On appeal defendant raises the following issues:
POINT I: THE PROSECUTOR'S SUMMATION EXCEEDED THE BOUNDS OF PROPRIETY. (NOT RAISED BELOW)
POINT II: THE SENTENCE IMPOSED WAS MANIFESTLY EXCESSIVE.
Defendant argues for the first time on appeal that the prosecutor's summation was improper because he “inferentially comment[ed] upon ․ defendant's right to remain silent.” This argument is subject to the plain error standard of review. R. 2:10–2. Generally, if defendant did not object to the prosecutor's remarks during summation, they will not be deemed prejudicial. State v. Ramseur, 106 N.J. 123, 323 (1987). Defendant did not testify. Defense counsel in summation suggested to the jury that defendant might not have had the knowledge that the car was stolen, as required to convict for receiving stolen property, or that defendant may have intended to return the car, a statutory affirmative defense. N.J.S.A. 2C:20–7. The prosecutor, in response, said in his summation that if someone found themselves in the driver's seat of a stranger's Trail Blazer,
would not one sit down and say I got to get out of here? Something is not right here? Let me open the door and get out of here. Or I'm finding myself in this truck, I don't know whose it is. Let me try and give it back. No. None of that here.
Later the prosecutor commented without objection on the location of the Trail Blazer in the commuter lot:
So he's hiding in plain sight in sole, exclusive possession of [the victim's] truck ․ with no plan on giving it back to her.
Defendant maintains that these comments improperly infringed on his right to remain silent. We disagree. A prosecutor is permitted to vigorously and forcefully present the State's case and may graphically summarize the testimony. State v. Lazo, 209 N.J. 9, 29 (2012).
Defense counsel in his summation told the jury that defendant had the right to remain silent, as did the judge in his charge to the jury.

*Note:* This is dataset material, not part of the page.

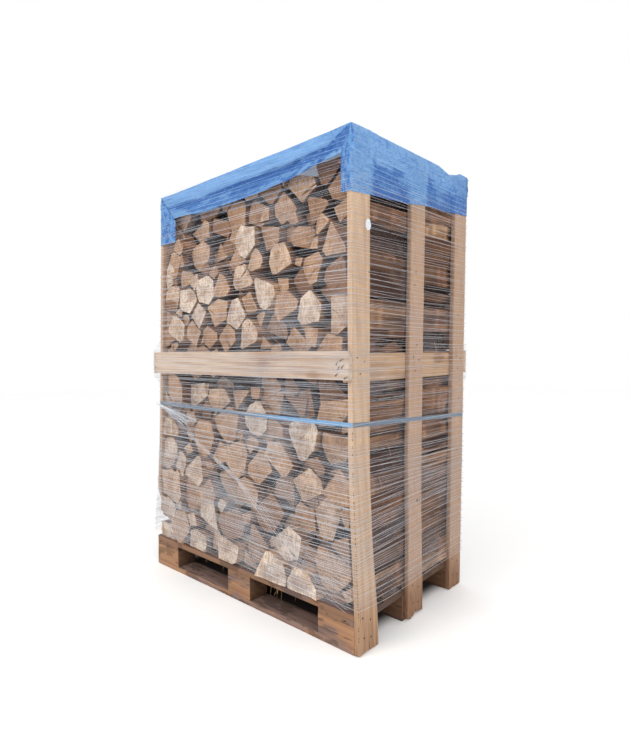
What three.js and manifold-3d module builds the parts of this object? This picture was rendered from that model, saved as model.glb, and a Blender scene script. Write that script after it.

Defendant also argues that his sentence is excessive. At sentencing, the State moved to sentence defendant to a discretionary extended term pursuant to N.J.S.A. 2C:44–3(a) with a parole disqualifier. The judge instead imposed a sentence half-way between the maximum and minimum for a third-degree crime. N.J.S.A. 2C:43–6(a)(2). In determining the appropriate sentence to be imposed, the sentencing court must consider the specifically enumerated aggravating and mitigating factors identified in N.J.S.A. 2C:44–1(a) and (b), balance them, and explain how the sentence was determined. State v. Abdullah, 184 N.J. 497, 506–07 (2005). The judge found two aggravating factors: the risk that defendant would commit another offense, and the need for deterrence. N.J.S.A. 2C:44–1(a)(3) and (9). He also found in mitigation that incarceration would cause a hardship to defendant and his family. N.J.S.A. 2C:44–1(b)(11). The sentence imposed was not manifestly excessive or unduly punitive and did not constitute an abuse of discretion. State v. Bieniek, 200 N.J. 601, 607–09 (2010).